Lo otro es lo que es.

Jeremías observa con detención las hebras, y con la expresión sanadora de sus miradas traídas del ensueño, las endereza en estrategia transparente, brinda carácter y acción a cada signo de la vivencia aprehendida y transformada en conocimiento de caminante; toma cada letra y la da vuelta, para luego sacudirla y extraer toda arena dejada en los imperceptibles pliegues por descuido. Inspira con profundidad y talante, pareciese tomar el aire y las burbujas presentes para llenarlas de intento, de la inflexibilidad templada tras las huellas y huellas que han dejado sus pasos, que han recogido los años y las batallas de las que han brotado líneas interminables de sabiduría.

Daniel está sentado tocando la guitarra, pareciese estar en otro lugar, probablemente cruzando otros puentes y matices de lo incógnito, surcando capas y densidades para luego volver y tejer los acordes de su predilección. Sus notas son nostálgicas y viajeras, llenas hasta el borde de una sed incurable de lo otro, son rayos abstractos que a gran velocidad transportan la percepción hacia linderos insospechados; son idas y vueltas a velocidad luz, que en sus ondulaciones y celeridades van llenando el cuerpo con la experiencia del vacío, con la vivencia que en el oído se incrusta como astilla profunda, para luego dejarla caer en el lugar más lejano de la entraña.

Daniel viajó a otro lugar, y con la voz inspirada de sus cuerdas lejanas y sumergidas, nos evocó la imagen del encuentro, nos situó y nos dispuso en el lugar, bajo el abismante susurro de la montaña que aguarda siempre calma el encuentro con ella.

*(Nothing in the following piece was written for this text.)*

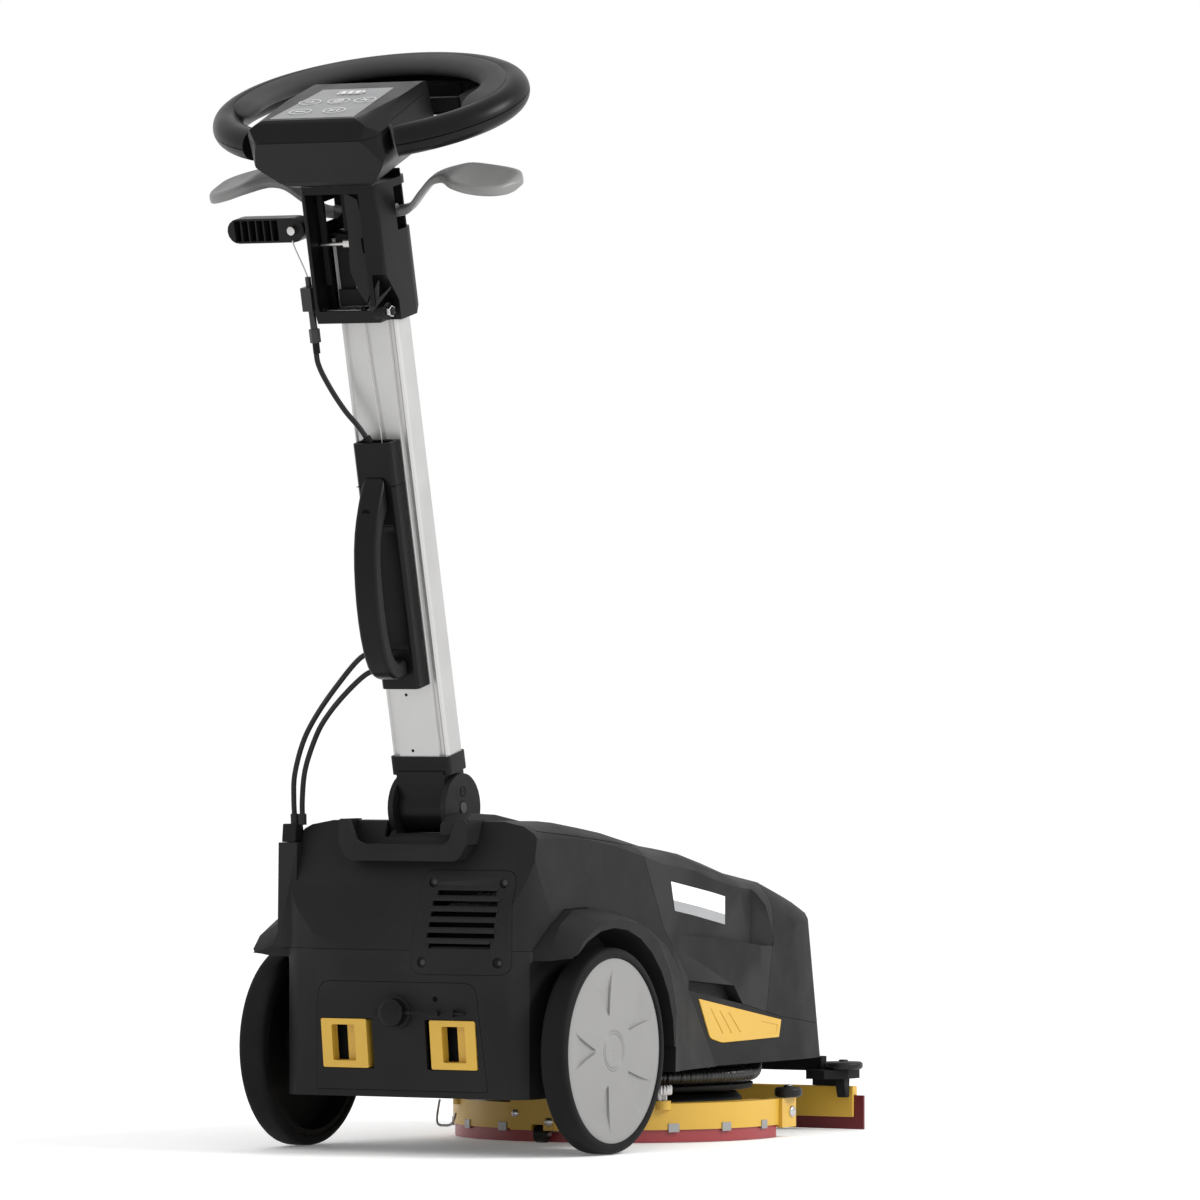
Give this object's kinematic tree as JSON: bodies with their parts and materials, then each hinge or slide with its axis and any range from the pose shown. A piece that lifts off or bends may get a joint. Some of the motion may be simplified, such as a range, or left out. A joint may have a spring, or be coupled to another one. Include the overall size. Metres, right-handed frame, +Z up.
{
  "type": "wet dry floor scrubber",
  "caption": "Walk-behind wet dry floor scrubber with a folding mast, steering ring, disc brush and curved rear squeegee.",
  "frame": {"origin": "on the floor, under the middle of the whole machine's bounding box", "axes": "+X to the operator's right, +Y forward along the travel, +Z up"},
  "size_m": [0.383, 0.8507, 1.1114],
  "materials": {
    "body_plastic": "fine-textured charcoal plastic",
    "black_plastic": "smooth black plastic",
    "yellow_plastic": "satin yellow plastic",
    "grey_plastic": "light grey moulded plastic",
    "soft_grip": "soft dark grey grip",
    "tyre_rubber": "black solid tyre",
    "black_rubber": "black rubber",
    "red_rubber": "translucent red squeegee rubber",
    "dark_red_rubber": "dark red squeegee rubber",
    "mast_aluminium": "anodised extrusion",
    "steel": "machined steel",
    "motor_metal": "black painted motor case",
    "bristle_fibre": "nylon bristles",
    "panel_film": "grey keypad film"
  },
  "bodies": {
    "chassis": {"base_chassis": "body_plastic", "rear_shell": "body_plastic", "top_cover": "body_plastic", "vent_grille": "body_plastic", "grab_rail": "body_plastic", "cable_gland": "black_plastic", "wheel_axle": "steel", "battery_pack": "black_plastic", "suction_motor": "black_plastic", "solution_pump": "black_plastic", "brush_motor": "motor_metal", "deck_plate": "black_plastic", "suction_hose": "black_rubber", "front_bracket": "black_plastic", "front_holder": "yellow_plastic", "front_blade": "dark_red_rubber", "hinge_yoke": "body_plastic", "hinge_pin": "steel", "lower_cable_left": "black_rubber", "lower_cable_right": "black_rubber"},
    "recovery_tank": {"recovery_tank": "body_plastic"},
    "solution_tank": {"solution_tank": "body_plastic"},
    "battery_door": {"battery_door": "body_plastic"},
    "door_latch_left": {"door_latch_left": "yellow_plastic"},
    "door_latch_right": {"door_latch_right": "yellow_plastic"},
    "charge_cap": {"charge_cap": "black_plastic"},
    "side_latch_left": {"side_latch_left": "yellow_plastic"},
    "side_latch_right": {"side_latch_right": "yellow_plastic"},
    "left_wheel": {"tyre_left": "tyre_rubber", "wheel_hub_left": "grey_plastic"},
    "right_wheel": {"tyre_right": "tyre_rubber", "wheel_hub_right": "grey_plastic"},
    "brush": {"brush_disc": "black_plastic", "brush_bristles": "bristle_fibre"},
    "squeegee": {"squeegee_holder": "yellow_plastic", "squeegee_blade": "red_rubber"},
    "support_roller": {"support_roller": "black_rubber"},
    "squeegee_bumper_left": {"squeegee_bumper_left": "black_rubber"},
    "squeegee_bumper_right": {"squeegee_bumper_right": "black_rubber"},
    "thumb_knob_left": {"thumb_knob_left": "steel"},
    "thumb_knob_right": {"thumb_knob_right": "steel"},
    "front_bumper_left": {"front_bumper_left": "black_rubber"},
    "front_bumper_right": {"front_bumper_right": "black_rubber"},
    "mast": {"mast_knuckle": "black_plastic", "mast_tube": "mast_aluminium", "grip_housing": "black_plastic", "carry_handle": "black_plastic", "head_column": "black_plastic", "cross_rod": "steel", "cable_adjuster": "steel", "upper_cable": "black_rubber", "ring_lower": "black_plastic", "ring_pad": "soft_grip", "console_upper": "black_plastic", "console_lower": "black_plastic", "keypad_panel": "panel_film"},
    "squeegee_lever": {"squeegee_lever": "black_plastic"},
    "paddle_lever": {"paddle_lever": "grey_plastic"}
  },
  "joints": [
    {"name": "mast_fold", "type": "hinge", "parent": "chassis", "child": "mast", "pos_m": [0, -0.17805, 0.348], "axis": [1, 0, 0], "range_deg": [-90, 4]},
    {"name": "squeegee_lever_lift", "type": "hinge", "parent": "mast", "child": "squeegee_lever", "pos_m": [-0.06, -0.34569, 0.92905], "axis": [0, 0.9734, 0.2292], "range_deg": [0, 15]},
    {"name": "squeegee_lift", "type": "slide", "parent": "chassis", "child": "squeegee", "axis": [0, 0, 1], "range_m": [0, 0.01]},
    {"name": "paddle_squeeze", "type": "hinge", "parent": "mast", "child": "paddle_lever", "pos_m": [0, -0.31145, 0.94944], "axis": [1, 0, 0], "range_deg": [0, 8], "stiffness_Nm_per_rad": 2, "springref_deg": -2.86},
    {"name": "left_wheel_spin", "type": "hinge", "parent": "chassis", "child": "left_wheel", "pos_m": [0, -0.14345, 0.104], "axis": [1, 0, 0], "continuous": true},
    {"name": "right_wheel_spin", "type": "hinge", "parent": "chassis", "child": "right_wheel", "pos_m": [0, -0.14345, 0.104], "axis": [1, 0, 0], "continuous": true},
    {"name": "brush_spin", "type": "hinge", "parent": "chassis", "child": "brush", "pos_m": [0, 0.19955, 0.03], "axis": [0, 0, 1], "continuous": true},
    {"name": "support_roller_spin", "type": "hinge", "parent": "squeegee", "child": "support_roller", "pos_m": [0.014, 0.01655, 0.009], "axis": [1, 0, 0], "continuous": true},
    {"name": "squeegee_bumper_left_spin", "type": "hinge", "parent": "squeegee", "child": "squeegee_bumper_left", "pos_m": [-0.175, 0.25155, 0.0464], "axis": [0, 0, 1], "continuous": true},
    {"name": "squeegee_bumper_right_spin", "type": "hinge", "parent": "squeegee", "child": "squeegee_bumper_right", "pos_m": [0.175, 0.25155, 0.0464], "axis": [0, 0, 1], "continuous": true},
    {"name": "thumb_knob_left_turn", "type": "hinge", "parent": "squeegee", "child": "thumb_knob_left", "pos_m": [-0.12, 0.08055, 0.05], "axis": [0, 0, 1], "continuous": true},
    {"name": "thumb_knob_right_turn", "type": "hinge", "parent": "squeegee", "child": "thumb_knob_right", "pos_m": [0.12, 0.08055, 0.05], "axis": [0, 0, 1], "continuous": true},
    {"name": "front_bumper_left_spin", "type": "hinge", "parent": "chassis", "child": "front_bumper_left", "pos_m": [-0.158, 0.40455, 0.068], "axis": [0, 0, 1], "continuous": true},
    {"name": "front_bumper_right_spin", "type": "hinge", "parent": "chassis", "child": "front_bumper_right", "pos_m": [0.158, 0.40455, 0.068], "axis": [0, 0, 1], "continuous": true},
    {"name": "battery_door_open", "type": "hinge", "parent": "chassis", "child": "battery_door", "pos_m": [0, -0.24205, 0.064], "axis": [1, 0, 0], "range_deg": [0, 90]},
    {"name": "door_latch_left_slide", "type": "slide", "parent": "battery_door", "child": "door_latch_left", "axis": [1, 0, 0], "range_m": [0, 0.005]},
    {"name": "door_latch_right_slide", "type": "slide", "parent": "battery_door", "child": "door_latch_right", "axis": [-1, 0, 0], "range_m": [0, 0.005]},
    {"name": "charge_cap_open", "type": "hinge", "parent": "battery_door", "child": "charge_cap", "pos_m": [0.05, -0.26295, 0.143], "axis": [0, 0, 1], "range_deg": [0, 100]},
    {"name": "side_latch_left_open", "type": "hinge", "parent": "chassis", "child": "side_latch_left", "pos_m": [-0.1592, 0.26615, 0.113], "axis": [0, 0, -1], "range_deg": [0, 45]},
    {"name": "side_latch_right_open", "type": "hinge", "parent": "chassis", "child": "side_latch_right", "pos_m": [0.1592, 0.26615, 0.113], "axis": [0, 0, 1], "range_deg": [0, 45]},
    {"name": "recovery_tank_lift", "type": "slide", "parent": "chassis", "child": "recovery_tank", "axis": [0, 0, 1], "range_m": [0, 0.12]},
    {"name": "solution_tank_lift", "type": "slide", "parent": "chassis", "child": "solution_tank", "axis": [0, 0.1961, 0.9806], "range_m": [0, 0.12]}
  ],
  "couplings": [
    {"joint": "squeegee_lever_lift", "follows": "squeegee_lift", "rad_per_m": 26.1}
  ]
}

El paso es rasgar el velo que nos separa de la realidad, el paso es la experiencia, es el lindero de las simplezas que se recogen como los pétalos del ciruelo que danzan en el aire, que expiran y exploran eternamente la profundidad siempre nueva de la montaña, ese sabio laberinto que ha permitido que los siglos estelares pasen por ella y la transformen una y otra vez en nacimiento y aprendizaje.